After all geometries and parts are confirmed, it was time to design the final prototype.
Final Prototype Drawing
Starting with manually modeling my last in Rhino, a fitter was printed to test out the CAD last. The sole was then modeled, printed, glued, primed, sanded and finished. After completion of the sole positive a 2-part silicone mold was made with it. A rubber sole (smooth on PMC-780) was then casted with the mold. 3 upper fitter was made to test out sizes to ensure foot slips in & out easily yet held securely when closed. Counter contains a layer of perforated leather, a layer of suede to back it up, a layer of styrene, a layer of foam and eventually lined with a layer of neoprene. Upper was sewn and lasted, stiffeners was used all around upper to ensure it won't be distorted by the pull of elastic.
Pics of Final Prototype
Ideally in the actual product, the system is powered by wireless charging coils, but for demonstration purpose, current is conducted through the copper plates into the system on the shoe.

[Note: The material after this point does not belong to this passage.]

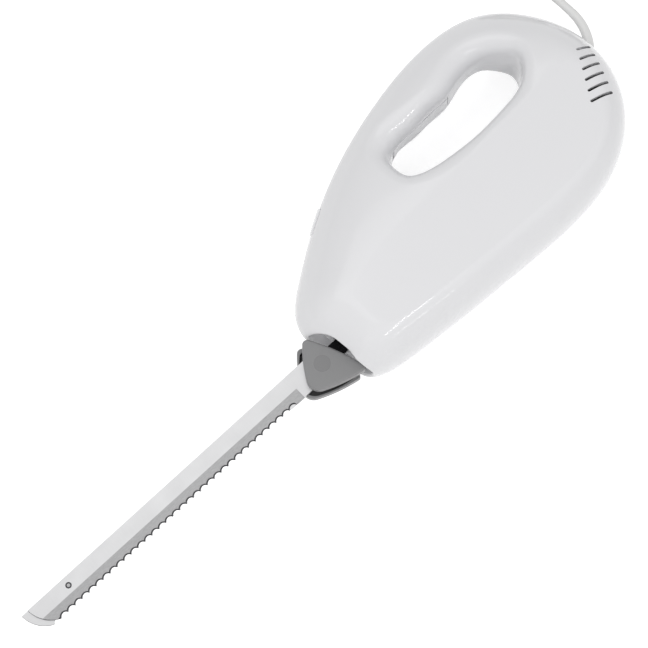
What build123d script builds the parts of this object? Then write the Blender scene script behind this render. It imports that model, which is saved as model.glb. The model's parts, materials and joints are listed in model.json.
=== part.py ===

The webbings was sewn in a way to provide a channels just above the sole for the elastic to go through. Since the elastic travels all the way around the upper reinforced with stiffeners, then directly through the sole, it has lots of space to stretch, and ensure a secure yet flexible system.
Electricity is charged through the stationary points placed right behind the ball of the foot. The metal end clip on the webbing conducts electricity between the 2 springs.
In the final prototype, the dump springs are placed underneath the spring in an even deeper channel. By applying a deeper channel, the webbing is suspended by the tension between the springs without touching the sole, minimizing the friction to the maximum.